After 3 days though the noise, heat, and stress of the transportation system, which is made up of a totally privatized fleet of busses circa 1980-1989 in style that all have specific routes, but no clear numbering system or helpful map to direct you which bus you need to catch to go where. To illustrate my confusion the bus numbers that I ride most frequently are 12, 16.2, 30, 31, and 41 they all go to similar places but there is no bus numbered 2, 3,4,6,8, 9 or 16.1. I still don’t understand how it works, but I guarantee you one thing that there is a system in place, but the numbers of people who understand the rationale behind the weird number system are few and far between. Yesterday I had the joy of riding several of these obscurely number vehicles to the national post office in the hopes of getting a package sent by Mom on November 28th. The package center, or should I say the boarded up warehouse that looks like and abandoned train station had no knowledge of my package, but offered a glimmer of hope that it would be at the correro central (Central Post Office), another office located about 10 minutes away by bus.
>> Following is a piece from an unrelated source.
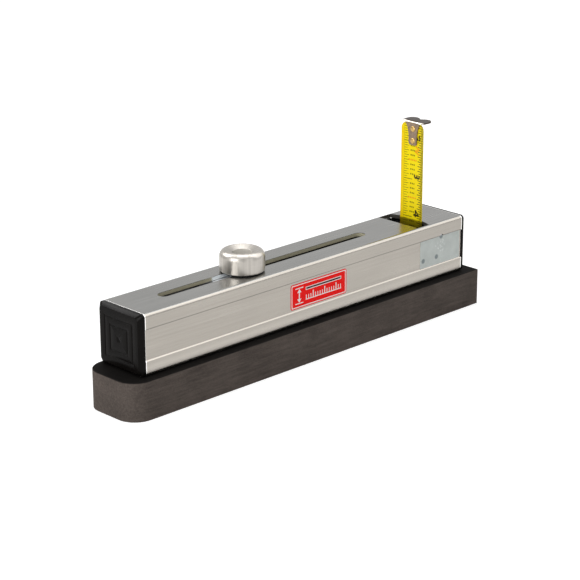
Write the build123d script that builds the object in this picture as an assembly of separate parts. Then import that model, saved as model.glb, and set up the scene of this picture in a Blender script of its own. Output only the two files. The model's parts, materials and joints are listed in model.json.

By pure chance while my buddy was getting a package of his own did I notice on the had written ledger, not computer, that my name was directly above his, and my package that contained a cornucopia of chewing gum and socks of all shapes and colors had been found after sitting for 3 weeks in the captivity of the Paraguayan post office. The cost for liberation was a modest 1 mil (20¢ US). I was feeling relieved that I had figured out the postage system and along they way rode 3 random busses and spent time in three distinctly different neighborhoods along the way.
To this point early on my service I feel extremely gratified when I accomplish those small tasks that we take for granted in the states like getting our mail. After my weekend in Asunción I felt tired, hot, stressed, but satisfied that I was able to brave the bus system, the different cultural aspect of New Years, and the vastly unique neighborhoods to obtain my package from home. Thanks Mom and Dad the gum is a big relief.